Незначительная территориально, организованная далеко не по лучшим образцам феодального государства, резко враждебная местному населению, окруженная со всех сторон врагами, Латинская империя в самой себе носила элементы разложения и гибели.
Иногда создателей ее упрекали в том, что они не захотели привлечь на свою сторону греческих феодалов, что крестоносцам не надо было грабить столицы империи, раз они там предполагали остаться.[1610]

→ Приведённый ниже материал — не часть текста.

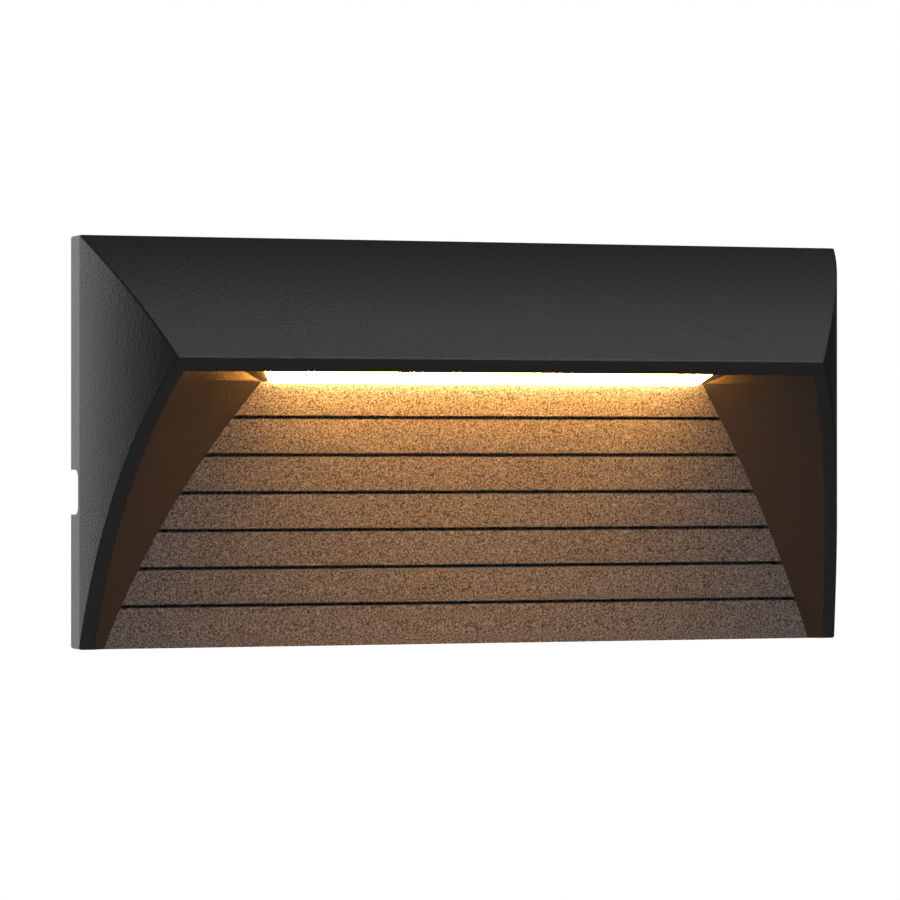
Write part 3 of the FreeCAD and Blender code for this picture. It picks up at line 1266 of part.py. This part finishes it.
def make_housing_screws():
    """Two screws with a hexagon socket from below, at the rim's lower corners."""
    low = FOOT_COUNTERBORE - M3 * HEAD_THICKNESS
    screws = []
    for side in (1, -1):
        x = side * FOOT_SCREW_X
        head = post(x, FOOT_SCREW_DEPTH, M3 * HEAD_RATIO, low, FOOT_COUNTERBORE)
        shank = post(x, FOOT_SCREW_DEPTH, M3, FOOT_COUNTERBORE, FOOT_WALL + 2 * PLATE_THICKNESS)
        screws.append(head.fuse(shank).cut(hexagon_socket(x, FOOT_SCREW_DEPTH, low)))
    return Part.makeCompound(screws)


def make_wall_seal():
    return seal_run(0)


# ---- write every piece ------------------------------------------------------------------------------------
def make_all():
    nodes = {
        "housing": make_housing(),
        "grooved_panel": make_grooved_panel(),
        "panel_screws": make_panel_screws(),
        "diffuser": make_diffuser(),
        "diffuser_gasket": make_diffuser_gasket(),
        "led_board": make_led_board(),
        "leds": make_leds(),
        "led_board_screws": make_led_board_screws(),
        "thermal_pad": make_thermal_pad(),
        "led_carrier": make_led_carrier(),
        "led_carrier_screws": make_led_carrier_screws(),
        "led_chamber_gasket": make_led_chamber_gasket(),
        "led_chamber_cover": make_led_chamber_cover(),
        "led_chamber_screws": make_led_chamber_screws(),
        "lead_grommet": make_lead_grommet(),
        "driver_case": make_driver_case(),
        "driver_lid": make_driver_lid(),
        "driver_board": make_driver_board(),
        "driver_transformer": make_driver_transformer(),
        "driver_capacitor": make_driver_capacitor(),
        "driver_inductor": make_driver_inductor(),
        "driver_screws": make_driver_screws(),
        "terminal_block": make_terminal_block(),
        "terminal_clamps": make_terminal_clamps(),
        "terminal_clamp_screws": make_terminal_clamp_screws(),
        "terminal_block_screws": make_terminal_block_screws(),
        "earth_tag": make_earth_tag(),
        "earth_screw": make_earth_screw(),
        "mounting_plate": make_mounting_plate(),
        "cable_grommet": make_cable_grommet(),
        "housing_screws": make_housing_screws(),
        "wall_seal": make_wall_seal(),
    }
    for name, (points, radius) in {**led_routes(), **mains_routes()}.items():
        nodes[name] = lead(points, radius, name)
    nodes["earth_lead"] = lead(earth_route(), MAINS_LEAD_RADIUS, "earth_lead")
    return nodes


os.makedirs("parts", exist_ok=True)
for node, shape in make_all().items():
    print(f"{node}: {len(shape.Solids)} solid(s), {shape.Volume:.1f} mm3, valid {shape.isValid()}")
    shape.exportStep(f"parts/{node}.step")
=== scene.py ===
# %% [markdown]
# # A hooded step light, dressed for its photograph
# The construction is already made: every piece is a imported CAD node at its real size. What is
# left is how each surface looks, and the light that shows it. Nothing here moves or resizes a CAD
# piece.

import math

import bpy
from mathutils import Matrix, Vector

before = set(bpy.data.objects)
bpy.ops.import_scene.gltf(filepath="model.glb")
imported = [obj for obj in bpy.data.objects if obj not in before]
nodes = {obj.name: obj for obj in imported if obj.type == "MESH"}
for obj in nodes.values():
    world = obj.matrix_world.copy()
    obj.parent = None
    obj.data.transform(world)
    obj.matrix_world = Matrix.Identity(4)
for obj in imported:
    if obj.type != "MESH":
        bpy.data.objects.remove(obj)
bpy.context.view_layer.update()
MM = 0.001

# %% [markdown]
# ## Two helpers
# Paint is chosen on a screen, so its hex code is in sRGB; a shader works in linear light and
# needs it turned. Every material below is a handful of nodes, and one function that adds a node,
# sets it and wires it keeps each recipe readable as a list.


# %% Colour and node helpers
def linear(code):
    """A hex colour as linear red, green, blue and an alpha of 1."""
    parts = [int(code[i:i + 2], 16) / 255 for i in (1, 3, 5)]
    return [p / 12.92 if p <= 0.04045 else ((p + 0.055) / 1.055) ** 2.4 for p in parts] + [1.0]


def add(tree, kind, inputs=None, links=None, **settings):
    """One node with its settings, the values on its sockets and the outputs that feed them."""
    node = tree.nodes.new(kind)
    for name, value in settings.items():
        setattr(node, name, value)
    for name, value in (inputs or {}).items():
        node.inputs[name].default_value = value
    for name, source in (links or {}).items():
        tree.links.new(source, node.inputs[name])
    return node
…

Всех этих советов не поняли бы венецианцы и тем более крестоносцы. Они не могли не разграбить Константинополя, так как они за этим сюда и явились. Сначала они думали, что эту операцию проведет за них их протеже Алексей; но этот план провалился. Им ничего тогда не оставалось делать, как произвести эту операцию самим, что они и выполнили. Они не хотели также — по крайней мере во Фракии, Фассалии и Малой Азии воспользоваться услугами греческой знати — соглашение Феодора Враны с венецианцами было исключением, — так как западные феодалы искали для себя на Востоке ленов, крепостных, а не сеньоров… Предложение оставить местных феодалов на своих местах звучало бы для крестоносных баронов такой же нелепостью, как и совет бандам Вильгельма Завоевателя оставить на своих местах англо-саксонскую знать, если бы кто-нибудь подал им такой совет. По этой причине только там, где собственных сил у западных захватчиков для подчинения местного крестьянского населения было недостаточно, они вступали на путь соглашений с местными архонтскими фамилиями, — так было, например, на Пелопоннесе, о чем подробно рассказывает Морейская Хроника.